The exercise:
Your task is to print the material below exactly as presented.

================

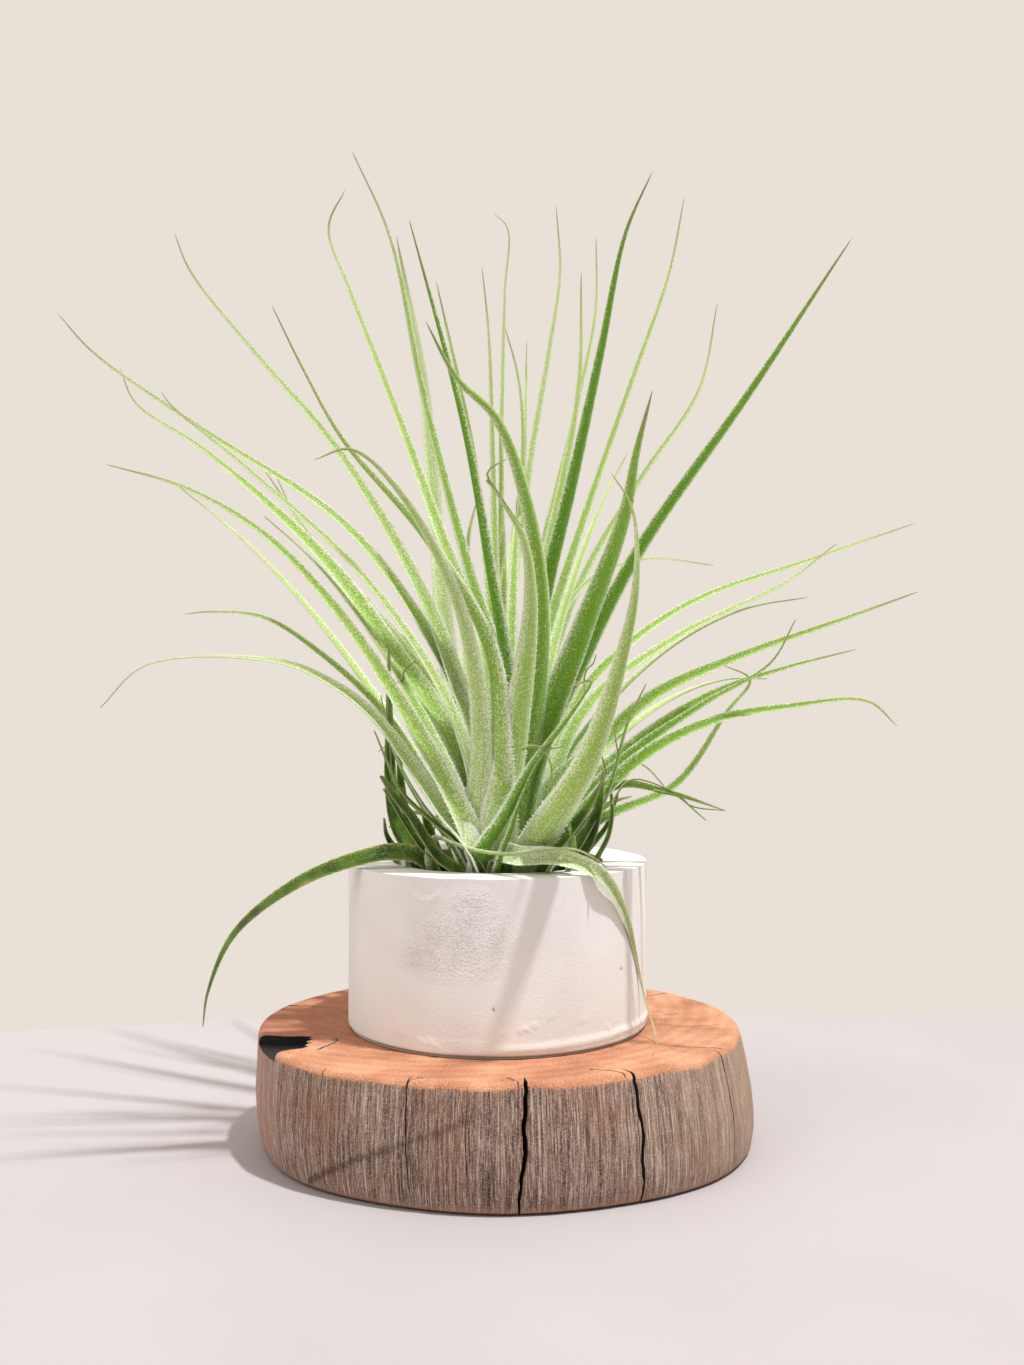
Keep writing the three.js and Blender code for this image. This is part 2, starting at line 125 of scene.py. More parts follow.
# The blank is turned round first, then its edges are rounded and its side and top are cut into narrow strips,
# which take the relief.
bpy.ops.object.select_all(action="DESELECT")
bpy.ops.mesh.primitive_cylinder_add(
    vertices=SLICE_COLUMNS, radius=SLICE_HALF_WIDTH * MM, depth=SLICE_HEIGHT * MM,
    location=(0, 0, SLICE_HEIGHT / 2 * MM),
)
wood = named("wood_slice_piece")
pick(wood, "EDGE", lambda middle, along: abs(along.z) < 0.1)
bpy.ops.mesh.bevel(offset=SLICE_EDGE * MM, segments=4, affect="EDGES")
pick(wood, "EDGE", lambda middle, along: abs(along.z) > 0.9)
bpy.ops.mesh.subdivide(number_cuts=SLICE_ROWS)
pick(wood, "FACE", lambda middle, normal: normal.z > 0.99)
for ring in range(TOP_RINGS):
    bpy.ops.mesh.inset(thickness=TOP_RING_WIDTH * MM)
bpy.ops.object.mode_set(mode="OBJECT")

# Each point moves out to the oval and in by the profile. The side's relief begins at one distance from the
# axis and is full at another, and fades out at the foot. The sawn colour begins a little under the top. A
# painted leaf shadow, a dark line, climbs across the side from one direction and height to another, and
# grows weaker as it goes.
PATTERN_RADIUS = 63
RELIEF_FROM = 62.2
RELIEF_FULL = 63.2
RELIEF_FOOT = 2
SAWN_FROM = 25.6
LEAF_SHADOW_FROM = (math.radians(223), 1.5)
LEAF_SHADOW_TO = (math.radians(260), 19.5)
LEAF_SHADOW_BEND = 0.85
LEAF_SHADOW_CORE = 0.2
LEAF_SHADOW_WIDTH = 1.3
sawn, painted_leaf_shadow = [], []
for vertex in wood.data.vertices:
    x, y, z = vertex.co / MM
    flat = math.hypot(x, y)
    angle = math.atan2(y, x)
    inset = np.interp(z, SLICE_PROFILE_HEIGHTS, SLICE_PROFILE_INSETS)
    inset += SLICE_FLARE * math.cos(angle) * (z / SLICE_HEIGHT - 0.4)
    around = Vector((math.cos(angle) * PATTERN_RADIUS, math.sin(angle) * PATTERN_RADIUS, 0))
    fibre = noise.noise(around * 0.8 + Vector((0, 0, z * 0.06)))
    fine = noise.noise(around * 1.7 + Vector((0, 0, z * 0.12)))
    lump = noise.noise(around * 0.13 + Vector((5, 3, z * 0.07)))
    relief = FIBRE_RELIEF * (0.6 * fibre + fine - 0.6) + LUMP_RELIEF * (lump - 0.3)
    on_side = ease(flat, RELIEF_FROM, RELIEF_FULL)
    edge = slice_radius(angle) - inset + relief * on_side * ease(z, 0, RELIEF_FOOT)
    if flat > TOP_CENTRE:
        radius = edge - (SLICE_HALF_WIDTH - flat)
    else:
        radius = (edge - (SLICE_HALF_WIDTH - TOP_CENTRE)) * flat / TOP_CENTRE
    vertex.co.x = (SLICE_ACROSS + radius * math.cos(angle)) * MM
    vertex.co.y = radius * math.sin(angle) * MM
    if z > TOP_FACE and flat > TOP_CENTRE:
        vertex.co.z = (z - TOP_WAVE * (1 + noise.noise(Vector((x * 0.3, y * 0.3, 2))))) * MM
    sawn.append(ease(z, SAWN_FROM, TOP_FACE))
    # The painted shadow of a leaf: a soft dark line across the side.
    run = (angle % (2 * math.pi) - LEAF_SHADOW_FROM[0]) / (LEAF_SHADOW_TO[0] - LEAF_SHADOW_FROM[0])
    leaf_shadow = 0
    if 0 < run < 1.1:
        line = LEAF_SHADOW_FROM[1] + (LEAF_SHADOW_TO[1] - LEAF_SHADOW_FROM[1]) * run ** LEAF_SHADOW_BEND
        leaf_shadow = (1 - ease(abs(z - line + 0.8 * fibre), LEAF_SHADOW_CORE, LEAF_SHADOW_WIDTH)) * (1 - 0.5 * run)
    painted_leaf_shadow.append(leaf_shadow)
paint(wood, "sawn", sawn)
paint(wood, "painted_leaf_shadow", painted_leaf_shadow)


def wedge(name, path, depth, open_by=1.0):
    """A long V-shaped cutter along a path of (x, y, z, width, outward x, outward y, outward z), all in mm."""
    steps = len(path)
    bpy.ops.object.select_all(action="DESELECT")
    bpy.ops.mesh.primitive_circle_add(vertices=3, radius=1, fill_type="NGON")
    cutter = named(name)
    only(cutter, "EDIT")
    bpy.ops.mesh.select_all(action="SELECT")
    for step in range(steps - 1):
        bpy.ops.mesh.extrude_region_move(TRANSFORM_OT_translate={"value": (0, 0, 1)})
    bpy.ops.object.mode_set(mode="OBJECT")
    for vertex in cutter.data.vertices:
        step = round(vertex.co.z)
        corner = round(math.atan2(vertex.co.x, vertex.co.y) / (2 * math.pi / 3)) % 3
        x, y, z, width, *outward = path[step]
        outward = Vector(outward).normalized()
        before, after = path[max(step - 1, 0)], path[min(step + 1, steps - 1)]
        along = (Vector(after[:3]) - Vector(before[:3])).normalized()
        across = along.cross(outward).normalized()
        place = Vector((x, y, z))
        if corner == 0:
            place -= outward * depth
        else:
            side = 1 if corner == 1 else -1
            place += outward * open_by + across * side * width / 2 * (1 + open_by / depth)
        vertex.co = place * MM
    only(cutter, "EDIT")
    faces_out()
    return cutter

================

Exercise response:
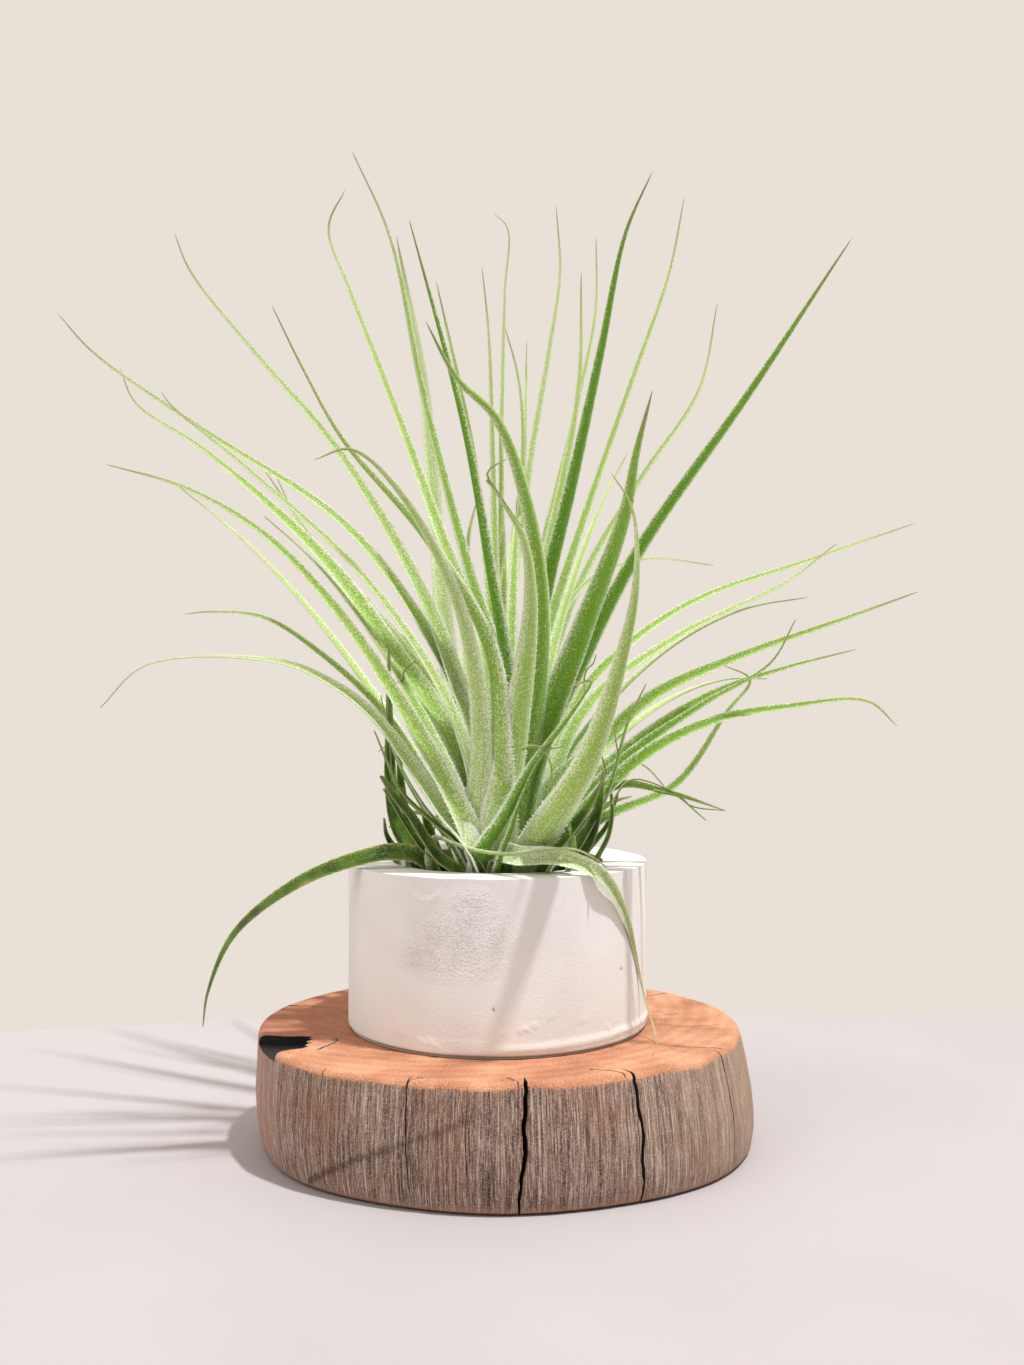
Keep writing the three.js and Blender code for this image. This is part 2, starting at line 125 of scene.py. More parts follow.
# The blank is turned round first, then its edges are rounded and its side and top are cut into narrow strips,
# which take the relief.
bpy.ops.object.select_all(action="DESELECT")
bpy.ops.mesh.primitive_cylinder_add(
    vertices=SLICE_COLUMNS, radius=SLICE_HALF_WIDTH * MM, depth=SLICE_HEIGHT * MM,
    location=(0, 0, SLICE_HEIGHT / 2 * MM),
)
wood = named("wood_slice_piece")
pick(wood, "EDGE", lambda middle, along: abs(along.z) < 0.1)
bpy.ops.mesh.bevel(offset=SLICE_EDGE * MM, segments=4, affect="EDGES")
pick(wood, "EDGE", lambda middle, along: abs(along.z) > 0.9)
bpy.ops.mesh.subdivide(number_cuts=SLICE_ROWS)
pick(wood, "FACE", lambda middle, normal: normal.z > 0.99)
for ring in range(TOP_RINGS):
    bpy.ops.mesh.inset(thickness=TOP_RING_WIDTH * MM)
bpy.ops.object.mode_set(mode="OBJECT")

# Each point moves out to the oval and in by the profile. The side's relief begins at one distance from the
# axis and is full at another, and fades out at the foot. The sawn colour begins a little under the top. A
# painted leaf shadow, a dark line, climbs across the side from one direction and height to another, and
# grows weaker as it goes.
PATTERN_RADIUS = 63
RELIEF_FROM = 62.2
RELIEF_FULL = 63.2
RELIEF_FOOT = 2
SAWN_FROM = 25.6
LEAF_SHADOW_FROM = (math.radians(223), 1.5)
LEAF_SHADOW_TO = (math.radians(260), 19.5)
LEAF_SHADOW_BEND = 0.85
LEAF_SHADOW_CORE = 0.2
LEAF_SHADOW_WIDTH = 1.3
sawn, painted_leaf_shadow = [], []
for vertex in wood.data.vertices:
    x, y, z = vertex.co / MM
    flat = math.hypot(x, y)
    angle = math.atan2(y, x)
    inset = np.interp(z, SLICE_PROFILE_HEIGHTS, SLICE_PROFILE_INSETS)
    inset += SLICE_FLARE * math.cos(angle) * (z / SLICE_HEIGHT - 0.4)
    around = Vector((math.cos(angle) * PATTERN_RADIUS, math.sin(angle) * PATTERN_RADIUS, 0))
    fibre = noise.noise(around * 0.8 + Vector((0, 0, z * 0.06)))
    fine = noise.noise(around * 1.7 + Vector((0, 0, z * 0.12)))
    lump = noise.noise(around * 0.13 + Vector((5, 3, z * 0.07)))
    relief = FIBRE_RELIEF * (0.6 * fibre + fine - 0.6) + LUMP_RELIEF * (lump - 0.3)
    on_side = ease(flat, RELIEF_FROM, RELIEF_FULL)
    edge = slice_radius(angle) - inset + relief * on_side * ease(z, 0, RELIEF_FOOT)
    if flat > TOP_CENTRE:
        radius = edge - (SLICE_HALF_WIDTH - flat)
    else:
        radius = (edge - (SLICE_HALF_WIDTH - TOP_CENTRE)) * flat / TOP_CENTRE
    vertex.co.x = (SLICE_ACROSS + radius * math.cos(angle)) * MM
    vertex.co.y = radius * math.sin(angle) * MM
    if z > TOP_FACE and flat > TOP_CENTRE:
        vertex.co.z = (z - TOP_WAVE * (1 + noise.noise(Vector((x * 0.3, y * 0.3, 2))))) * MM
    sawn.append(ease(z, SAWN_FROM, TOP_FACE))
    # The painted shadow of a leaf: a soft dark line across the side.
    run = (angle % (2 * math.pi) - LEAF_SHADOW_FROM[0]) / (LEAF_SHADOW_TO[0] - LEAF_SHADOW_FROM[0])
    leaf_shadow = 0
    if 0 < run < 1.1:
        line = LEAF_SHADOW_FROM[1] + (LEAF_SHADOW_TO[1] - LEAF_SHADOW_FROM[1]) * run ** LEAF_SHADOW_BEND
        leaf_shadow = (1 - ease(abs(z - line + 0.8 * fibre), LEAF_SHADOW_CORE, LEAF_SHADOW_WIDTH)) * (1 - 0.5 * run)
    painted_leaf_shadow.append(leaf_shadow)
paint(wood, "sawn", sawn)
paint(wood, "painted_leaf_shadow", painted_leaf_shadow)


def wedge(name, path, depth, open_by=1.0):
    """A long V-shaped cutter along a path of (x, y, z, width, outward x, outward y, outward z), all in mm."""
    steps = len(path)
    bpy.ops.object.select_all(action="DESELECT")
    bpy.ops.mesh.primitive_circle_add(vertices=3, radius=1, fill_type="NGON")
    cutter = named(name)
    only(cutter, "EDIT")
    bpy.ops.mesh.select_all(action="SELECT")
    for step in range(steps - 1):
        bpy.ops.mesh.extrude_region_move(TRANSFORM_OT_translate={"value": (0, 0, 1)})
    bpy.ops.object.mode_set(mode="OBJECT")
    for vertex in cutter.data.vertices:
        step = round(vertex.co.z)
        corner = round(math.atan2(vertex.co.x, vertex.co.y) / (2 * math.pi / 3)) % 3
        x, y, z, width, *outward = path[step]
        outward = Vector(outward).normalized()
        before, after = path[max(step - 1, 0)], path[min(step + 1, steps - 1)]
        along = (Vector(after[:3]) - Vector(before[:3])).normalized()
        across = along.cross(outward).normalized()
        place = Vector((x, y, z))
        if corner == 0:
            place -= outward * depth
        else:
            side = 1 if corner == 1 else -1
            place += outward * open_by + across * side * width / 2 * (1 + open_by / depth)
        vertex.co = place * MM
    only(cutter, "EDIT")
    faces_out()
    return cutter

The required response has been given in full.